*Work to do*: Write out exactly the lines that run from the line containing "Model this object" through the line containing "const GAP = 0.3;"; both end lines belong to the answer.

*Data listing*:
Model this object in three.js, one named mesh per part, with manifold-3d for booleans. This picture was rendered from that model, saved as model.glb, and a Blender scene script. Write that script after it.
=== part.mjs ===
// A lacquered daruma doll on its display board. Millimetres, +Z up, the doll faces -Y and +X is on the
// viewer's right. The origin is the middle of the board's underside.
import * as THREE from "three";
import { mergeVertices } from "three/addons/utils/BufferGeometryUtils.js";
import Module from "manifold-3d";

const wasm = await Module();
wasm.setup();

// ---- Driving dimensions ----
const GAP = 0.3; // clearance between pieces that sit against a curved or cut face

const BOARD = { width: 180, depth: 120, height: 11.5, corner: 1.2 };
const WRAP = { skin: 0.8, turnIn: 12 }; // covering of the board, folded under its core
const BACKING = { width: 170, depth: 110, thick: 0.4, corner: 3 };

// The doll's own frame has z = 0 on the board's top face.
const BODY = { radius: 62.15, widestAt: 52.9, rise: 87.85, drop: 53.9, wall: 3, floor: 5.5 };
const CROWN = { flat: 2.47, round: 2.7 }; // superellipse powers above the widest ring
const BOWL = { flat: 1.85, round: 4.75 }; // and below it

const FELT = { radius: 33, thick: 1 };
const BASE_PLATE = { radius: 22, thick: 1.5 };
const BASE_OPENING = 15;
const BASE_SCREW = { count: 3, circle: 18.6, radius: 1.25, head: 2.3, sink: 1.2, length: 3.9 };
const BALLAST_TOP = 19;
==
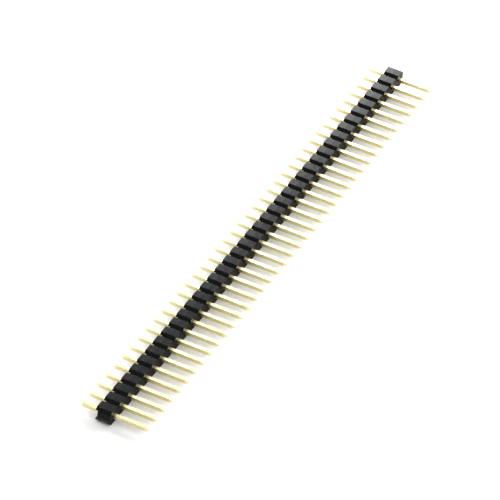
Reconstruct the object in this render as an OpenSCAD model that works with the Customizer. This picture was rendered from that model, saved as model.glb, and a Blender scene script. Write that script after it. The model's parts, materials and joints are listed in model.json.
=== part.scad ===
---
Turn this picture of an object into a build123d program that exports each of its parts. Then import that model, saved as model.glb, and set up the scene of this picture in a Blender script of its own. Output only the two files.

*Correct result*:
Model this object in three.js, one named mesh per part, with manifold-3d for booleans. This picture was rendered from that model, saved as model.glb, and a Blender scene script. Write that script after it.
=== part.mjs ===
// A lacquered daruma doll on its display board. Millimetres, +Z up, the doll faces -Y and +X is on the
// viewer's right. The origin is the middle of the board's underside.
import * as THREE from "three";
import { mergeVertices } from "three/addons/utils/BufferGeometryUtils.js";
import Module from "manifold-3d";

const wasm = await Module();
wasm.setup();

// ---- Driving dimensions ----
const GAP = 0.3; // clearance between pieces that sit against a curved or cut face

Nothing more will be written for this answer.